In fact, there is not an awful lot he does not know about football; transfer fees can be a grey area (the figures vary); ditto missed penalties and bookings (they are seldom recorded), but ask him about sendings-off or international caps or undefeated runs or record victories, or even about players with disabilities (there was a one-armed player who once played for Germany against England, apparently) and Spiller, like any striker worth his salt, regularly produces the goods.
It all started out as a labour of love, of course, but it has turned into quite nice little earner; the Association (ie Spiller) turns over around pounds 80,000 a year, not bad considering it has just the one employee. And his 1994/95 income was boosted to the tune of pounds 6,600 after his pounds 100 at 66-1 with Ladbrokes on a Premiership player scoring five goals paid off when Andy Cole duly obliged (against Ipswich).

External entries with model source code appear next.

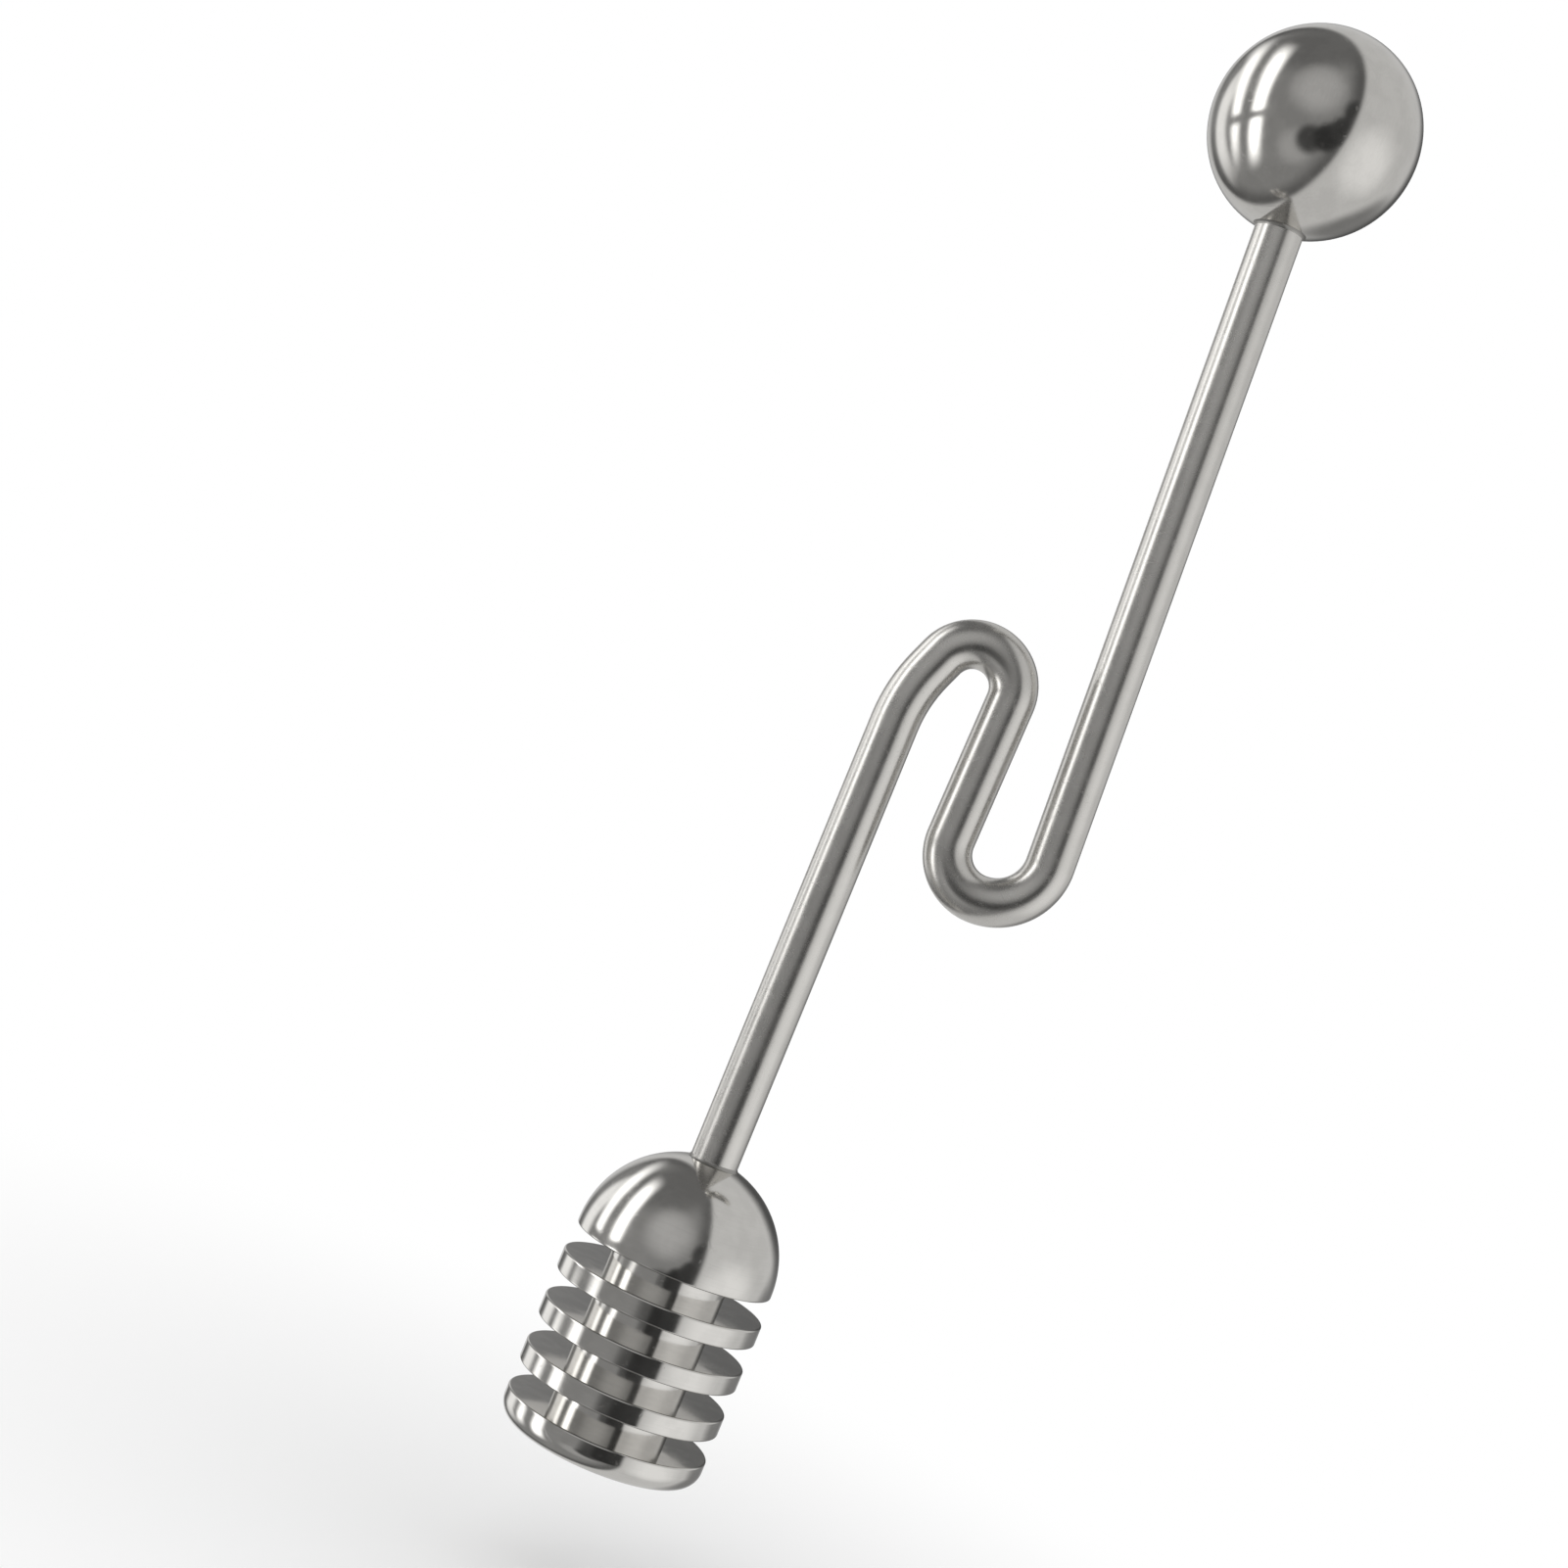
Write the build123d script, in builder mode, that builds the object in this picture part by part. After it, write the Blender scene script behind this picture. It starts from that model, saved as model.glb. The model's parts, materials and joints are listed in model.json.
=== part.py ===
from build123d import *
from math import asin, degrees, radians, sqrt, tan
import os

# Honey dipper in polished stainless steel, in millimetres.
# It is a grooved head, one bent rod and a hollow ball knob, welded together.
# The origin is the saddle of the rim hook: the top of the gap that the rim of a pot or jar fills.
# +Z runs up along the lower rod, away from the head, and the rod's centreline lies in XZ.

# The rod, from its stock size to the two bends
rod_diameter = 5.0
rod_end_chamfer = 0.4
hook_radius = 4.2
shoulder_angle = 22.4
shoulder_length = 1.75
shoulder_radius = 16.6
lower_rod_length = 47.6
leg_lean = 1.3
leg_length = 14.8
return_radius_at_leg = 4.65
return_radius_at_handle = 5.65
handle_lean = 2.5
handle_length = 67.65

# The head, which is turned from one bar
head_diameter = 21.4
dome_inset = 0.25
dome_lip_height = 0.35
core_diameter = 12.3
groove_height = 2.8
disc_thickness = 2.1
disc_count = 4
end_disc_thickness = 3.1
end_disc_rounding = 2.0
edge_rounding = 0.2

# The rod's seat in the head
rod_engagement = 9.0
bore_end_gap = 0.3
drill_point_angle = 118.0

# The knob, which is two pressed half shells welded into a ball
knob_diameter = 21.4
knob_wall = 1.0
rod_entry = 4.0
seam_width = 1.0
seam_root_height = 0.25

# Fits and welds
rod_clearance = 0.05
weld_leg = 0.45
cut_overrun = 1.0

# Worked out from the sizes above
rod_radius = rod_diameter / 2
bore_radius = rod_radius + rod_clearance
head_radius = head_diameter / 2
dome_radius = head_radius - dome_inset
core_radius = core_diameter / 2
knob_radius = knob_diameter / 2
bore_depth = rod_engagement + bore_end_gap
drill_point_height = bore_radius / tan(radians(drill_point_angle / 2))

# Heights in the head, counted up from the crown of its dome
dome_lip_bottom = -dome_radius - dome_lip_height
disc_pitch = groove_height + disc_thickness
first_disc_top = dome_lip_bottom - groove_height
end_disc_top = first_disc_top - (disc_count - 1) * disc_pitch

# The rod's centreline runs both ways from the top of the hook
hook_top = (0, rod_radius)
with BuildLine(Plane.XZ) as lower_path:
    hook_inner_arc = JernArc(hook_top, (-1, 0), hook_radius, 90 - shoulder_angle)
    shoulder_end = hook_inner_arc @ 1 + (hook_inner_arc % 1) * shoulder_length
    shoulder_run = Line(hook_inner_arc @ 1, shoulder_end)
    shoulder_arc = JernArc(shoulder_end, shoulder_run % 1, shoulder_radius, shoulder_angle)
    dome_crown = shoulder_arc @ 1 + (shoulder_arc % 1) * lower_rod_length
    Line(shoulder_arc @ 1, dome_crown + (shoulder_arc % 1) * rod_engagement)

with BuildLine(Plane.XZ) as upper_path:
    hook_outer_arc = JernArc(hook_top, (1, 0), hook_radius, -(90 + leg_lean))
    leg_end = hook_outer_arc @ 1 + (hook_outer_arc % 1) * leg_length
    leg_run = Line(hook_outer_arc @ 1, leg_end)
    return_leg_arc = JernArc(leg_end, leg_run % 1, return_radius_at_leg, 90 + leg_lean)
    return_handle_arc = JernArc(
        return_leg_arc @ 1, return_leg_arc % 1, return_radius_at_handle, 90 + handle_lean
    )
    handle_direction = return_handle_arc % 1
    knob_base = return_handle_arc @ 1 + handle_direction * handle_length
    Line(return_handle_arc @ 1, knob_base + handle_direction * rod_entry)

# Each turned piece is drawn beside its own axis: x is outwards, y is along the axis
head_plane = Plane(dome_crown)
head_profile_plane = Plane(dome_crown, x_dir=(1, 0, 0), z_dir=(0, -1, 0))
head_axis = Axis(dome_crown, (0, 0, 1))
dome_centre = dome_crown - Vector(0, 0, dome_radius)
dome_weld_plane = Plane(dome_centre, x_dir=(1, 0, 0), z_dir=(0, -1, 0))

knob_centre = knob_base + handle_direction * knob_radius
knob_plane = Plane(knob_centre, x_dir=(0, 1, 0), z_dir=handle_direction)
knob_axis = Axis(knob_centre, handle_direction)
knob_weld_plane = Plane(
    knob_centre, x_dir=(-handle_direction.Z, 0, handle_direction.X), z_dir=(0, -1, 0)
)


def point_on_ball(ball_radius, outwards):
    """The point of a ball's section at a distance from its axis, on the side of the rod."""
    return (outwards, sqrt(ball_radius**2 - outwards**2))


def weld_section(ball_plane, ball_radius):
    """Section of the weld in the corner where the rod leaves a ball, with y towards the rod."""
    root = point_on_ball(ball_radius, bore_radius)
    toe = point_on_ball(ball_radius, rod_radius + weld_leg)
    root_angle = degrees(asin(root[0] / ball_radius))
    toe_angle = degrees(asin(toe[0] / ball_radius))
    rod_foot = (rod_radius, root[1])
    rod_head = (rod_radius, root[1] + weld_leg)
    with BuildSketch(ball_plane) as section:
        with BuildLine():
            CenterArc((0, 0), ball_radius, 90 - toe_angle, toe_angle - root_angle)
            Polyline(root, rod_foot, rod_head, toe)
        make_face()
    return section.sketch


# One bent rod from the bore in the head to the inside of the knob
with BuildPart() as handle_rod:
    with BuildSketch(Plane((0, 0, rod_radius), z_dir=(1, 0, 0))) as rod_section:
        Circle(rod_radius)
    sweep(rod_section.sketch, path=lower_path.wire())
    sweep(rod_section.sketch, path=upper_path.wire())
    end_edges = handle_rod.edges().filter_by(GeomType.CIRCLE).sort_by(Axis.Z)
    chamfer([end_edges[0], end_edges[-1]], rod_end_chamfer)
handle_rod.part.label = "handle_rod"
export_step(handle_rod.part, "parts/handle_rod.step")

# The head is a dome, a core and the discs, with a drilled blind bore for the rod
with BuildPart() as dipper_head:
    with BuildSketch(head_profile_plane) as dome_profile:
        with BuildLine():
            CenterArc((0, -dome_radius), dome_radius, 0, 90)
            Polyline(
                (0, 0), (0, dome_lip_bottom), (dome_radius, dome_lip_bottom), (dome_radius, -dome_radius)
            )
        make_face()
    revolve(axis=head_axis)
    lip_edge = dipper_head.edges().filter_by(GeomType.CIRCLE).sort_by(Axis.Z)[0]
    fillet(lip_edge, edge_rounding)

    with BuildSketch(head_plane.offset(end_disc_top)) as core_section:
        Circle(core_radius)
    extrude(amount=dome_lip_bottom - end_disc_top)

    for disc_number in range(disc_count):
        is_end_disc = disc_number == disc_count - 1
        with BuildSketch(head_plane.offset(first_disc_top - disc_number * disc_pitch)):
            Circle(head_radius)
        extrude(amount=-(end_disc_thickness if is_end_disc else disc_thickness))
    circles = dipper_head.edges().filter_by(GeomType.CIRCLE)
    disc_edges = circles.group_by(SortBy.RADIUS)[-1].sort_by(Axis.Z)
    fillet(disc_edges[0], end_disc_rounding)
    fillet(disc_edges[1:], edge_rounding)

    with BuildSketch(head_profile_plane) as bore_profile:
        with BuildLine():
            Polyline(
                (0, cut_overrun),
                (bore_radius, cut_overrun),
                (bore_radius, -bore_depth),
                (0, -bore_depth - drill_point_height),
                close=True,
            )
        make_face()
    revolve(axis=head_axis, mode=Mode.SUBTRACT)
dipper_head.part.label = "dipper_head"
export_step(dipper_head.part, "parts/dipper_head.step")

with BuildPart() as head_weld:
    revolve(weld_section(dome_weld_plane, dome_radius), axis=head_axis)
head_weld.part.label = "head_weld"
export_step(head_weld.part, "parts/head_weld.step")

# The knob's lower shell has the hole that the rod enters by
with BuildPart(knob_plane) as knob_lower_shell:
    Sphere(knob_radius)
    Sphere(knob_radius - knob_wall, mode=Mode.SUBTRACT)
    split(bisect_by=knob_plane.offset(-seam_width / 2), keep=Keep.BOTTOM)
    Cylinder(
        bore_radius,
        knob_radius + cut_overrun,
        align=(Align.CENTER, Align.CENTER, Align.MAX),
        mode=Mode.SUBTRACT,
    )
knob_lower_shell.part.label = "knob_lower_shell"
export_step(knob_lower_shell.part, "parts/knob_lower_shell.step")

with BuildPart(knob_plane) as knob_upper_shell:
    Sphere(knob_radius)
    Sphere(knob_radius - knob_wall, mode=Mode.SUBTRACT)
    split(bisect_by=knob_plane.offset(seam_width / 2), keep=Keep.TOP)
knob_upper_shell.part.label = "knob_upper_shell"
export_step(knob_upper_shell.part, "parts/knob_upper_shell.step")

# The seam's weld fills the joint through the wall and stands a little proud inside
with BuildPart(knob_plane) as knob_seam_weld:
    Sphere(knob_radius)
    Sphere(knob_radius - knob_wall - seam_root_height, mode=Mode.SUBTRACT)
    split(bisect_by=knob_plane.offset(seam_width / 2), keep=Keep.BOTTOM)
    split(bisect_by=knob_plane.offset(-seam_width / 2), keep=Keep.TOP)
knob_seam_weld.part.label = "knob_seam_weld"
export_step(knob_seam_weld.part, "parts/knob_seam_weld.step")

with BuildPart() as knob_weld:
    revolve(weld_section(knob_weld_plane, knob_radius), axis=knob_axis)
knob_weld.part.label = "knob_weld"
export_step(knob_weld.part, "parts/knob_weld.step")

# What the record needs, printed in this model's frame
head_bottom = dome_crown + Vector(0, 0, end_disc_top - end_disc_thickness)
print("dome crown", dome_crown)
print("middle of the head's end face", head_bottom)
print("knob centre", knob_centre, "handle direction", handle_direction)
print("leg from", hook_outer_arc @ 1, "to", leg_run @ 1)
print("return bend bottom", return_leg_arc @ 1, "handle from", return_handle_arc @ 1)
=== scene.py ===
"""Honey dipper in polished stainless steel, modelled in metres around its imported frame.

The origin is the saddle of the rim hook. +Z runs up along the lower rod, away from the head, and
the rod's centreline lies in the XZ plane.
"""

from __future__ import annotations

import json
import logging
from abc import ABC, abstractmethod
from dataclasses import dataclass, field
from enum import Enum
from math import asin, ceil, cos, pi, radians, sin, sqrt, tan, tau

import bmesh
import bpy
from mathutils import Matrix, Vector

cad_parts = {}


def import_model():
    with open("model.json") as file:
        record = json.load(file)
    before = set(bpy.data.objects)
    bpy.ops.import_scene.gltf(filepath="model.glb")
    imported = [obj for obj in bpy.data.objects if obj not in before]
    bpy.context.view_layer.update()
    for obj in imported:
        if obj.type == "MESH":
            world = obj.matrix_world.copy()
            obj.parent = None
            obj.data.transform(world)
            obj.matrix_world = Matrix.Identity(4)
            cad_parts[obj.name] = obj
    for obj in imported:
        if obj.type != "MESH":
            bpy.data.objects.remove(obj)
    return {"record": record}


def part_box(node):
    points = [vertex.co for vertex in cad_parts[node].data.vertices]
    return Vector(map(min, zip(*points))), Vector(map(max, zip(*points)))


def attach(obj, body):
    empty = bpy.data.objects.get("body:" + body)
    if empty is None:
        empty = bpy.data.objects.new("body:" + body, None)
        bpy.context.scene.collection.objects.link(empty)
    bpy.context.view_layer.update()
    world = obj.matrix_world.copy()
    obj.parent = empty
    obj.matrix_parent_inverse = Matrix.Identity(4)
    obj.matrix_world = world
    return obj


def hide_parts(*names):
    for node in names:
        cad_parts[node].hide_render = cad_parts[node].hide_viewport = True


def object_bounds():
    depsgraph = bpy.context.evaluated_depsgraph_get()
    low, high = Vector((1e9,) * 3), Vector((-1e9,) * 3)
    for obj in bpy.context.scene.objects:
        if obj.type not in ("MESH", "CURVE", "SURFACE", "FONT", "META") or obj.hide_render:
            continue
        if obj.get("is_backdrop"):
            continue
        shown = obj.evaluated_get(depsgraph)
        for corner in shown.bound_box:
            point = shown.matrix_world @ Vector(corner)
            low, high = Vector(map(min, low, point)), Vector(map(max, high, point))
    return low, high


MM = 0.001
BODY = "root"
CAMERA_PLACE = Vector((-13.74, -272.0, -18.0)) * MM

# Sizes that several pieces share
ROD_RADIUS = 2.5 * MM
BORE_RADIUS = 2.55 * MM

# Fineness of the meshes
TURN_STEPS = 192
ARC_STEP = radians(3.0)
FILLET_STEPS = 5
ROD_SIDES = 64
FLOOR_SIDES = 96
RUN_STEP = 2.0 * MM
MERGE_DISTANCE = 0.0001 * MM
ON_BALL_TOLERANCE = 0.001 * MM
SHARP_ANGLE = radians(35.0)

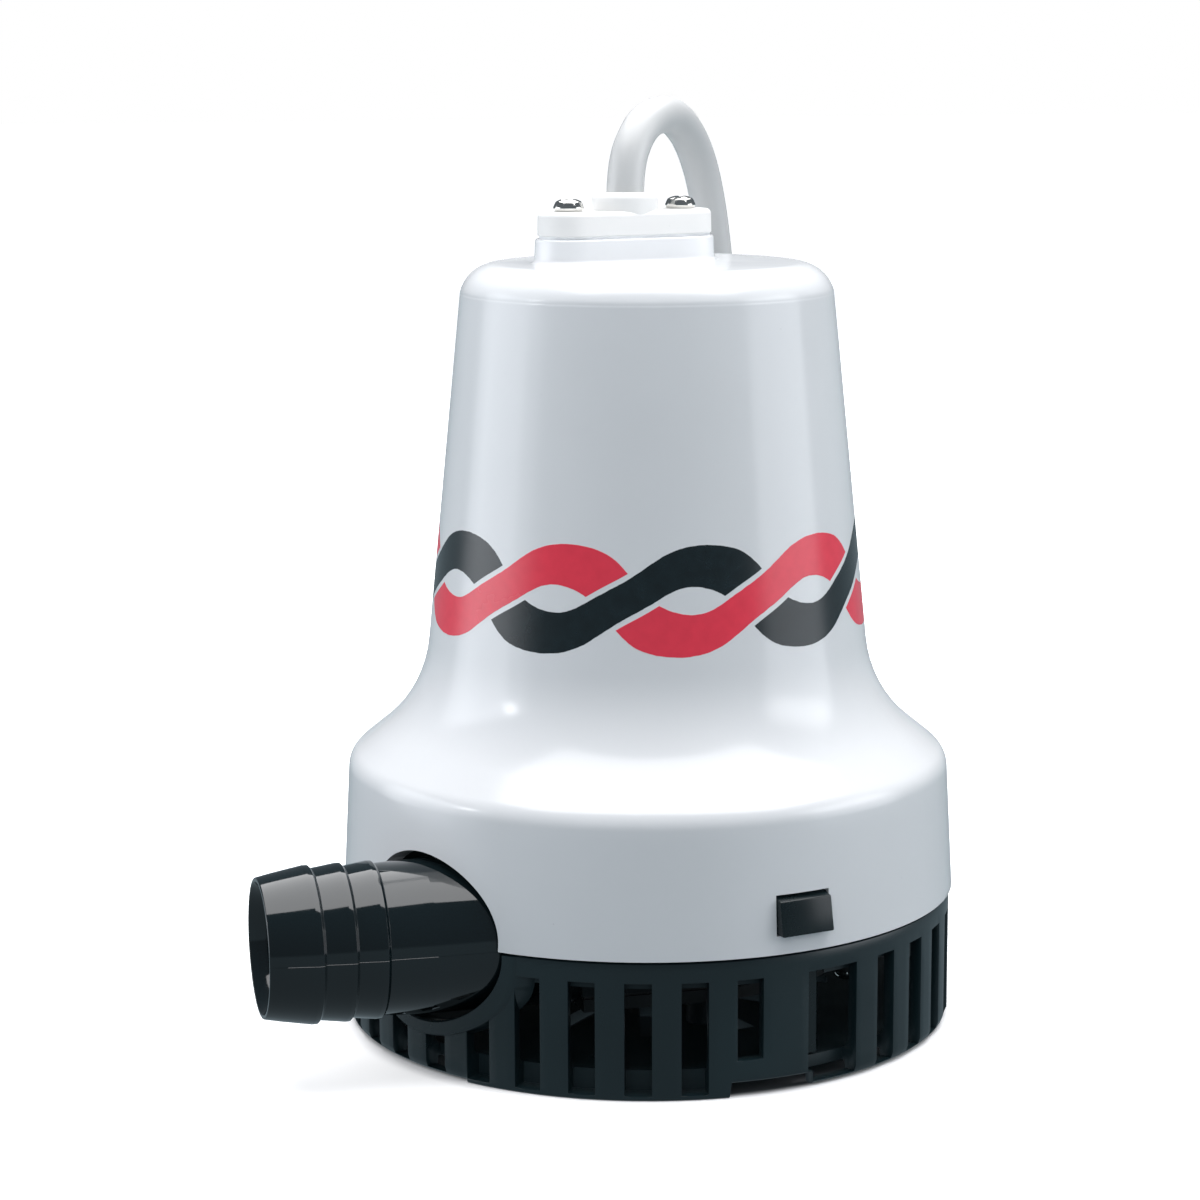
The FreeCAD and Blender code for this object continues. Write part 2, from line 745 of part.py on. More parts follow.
slots = [radial_box(9.5, 17.4, 4.0, 70, 114, 40 * k) for k in range(9)]
gaps = [radial_box(16, 20, 1.8, 70, 114, 40 * k) for k in range(9)]
nodes["armature_core"] = cut(
    cyl(D.core_rad, 40, (0, 0, 72)), cyl(D.shaft_rad, 60, (0, 0, 62)), *slots, *gaps
)
coil_slots = [radial_box(9.8, 17.1, 3.5, 71, 113, 40 * k) for k in range(9)]
nodes["armature_windings"] = cut(
    fuse(
        turned_body(
            "winding_low",
            [(6.2, 64.5), (7.6, 63.2), (15.6, 63.2), (17.6, 65.6), (17.6, 71.9), (6.2, 71.9)],
        ),
        turned_body(
            "winding_high",
            [(6.2, 112.1), (17.6, 112.1), (17.6, 116.6), (15.6, 118.8), (7.6, 118.8), (6.2, 117.6)],
        ),
        *coil_slots
    ),
    cyl(6.2, 80, (0, 0, 55)),
)
nodes["commutator"] = cut(
    fuse(cyl(6.0, 9.4, (0, 0, 119.6)), cyl(7.0, 1.4, (0, 0, 119.6))),
    cyl(D.shaft_rad, 20, (0, 0, 115)),
    *[radial_box(4.4, 6.4, 0.5, 121.6, 130, 40 * k + 20) for k in range(9)]
)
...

Now he is sweating on a pounds 250 bet at 50-1 with William Hill ("Ladbrokes told me where to go") on a player scoring six goals in the Premiership or Football League, and was livid with the then Burnley manager Adrian Heath for substituting five-goal striker Paul Barnes with minutes to go in a game against Stockport last season. (The feat has not, by the way, been achieved since 1968, when Geoff Hurst scored six for West Ham against Sunderland.)
Cynics might call him a trainspotter-made-good, but in reality he is unique in that he has turned a hobby into a priceless commodity and become a font of knowledge on a game which is expanding out of all recognition.
One wonders, in fact, how much longer he will be able to work a 16-hour day (at least), single-handedly, out of his modest offices in Basildon, even if his task has been eased somewhat now that most of the big clubs - not before time, it has to be said - employ a statistician and/or a historian.
However, it is still to Spiller that most enquiries are referred - to paraphrase that AA ad, he is usually the man who can help in an emergency.
But even he is just hoping that, come the end of the season, he will not be the only one with the low-down on Christian Gross.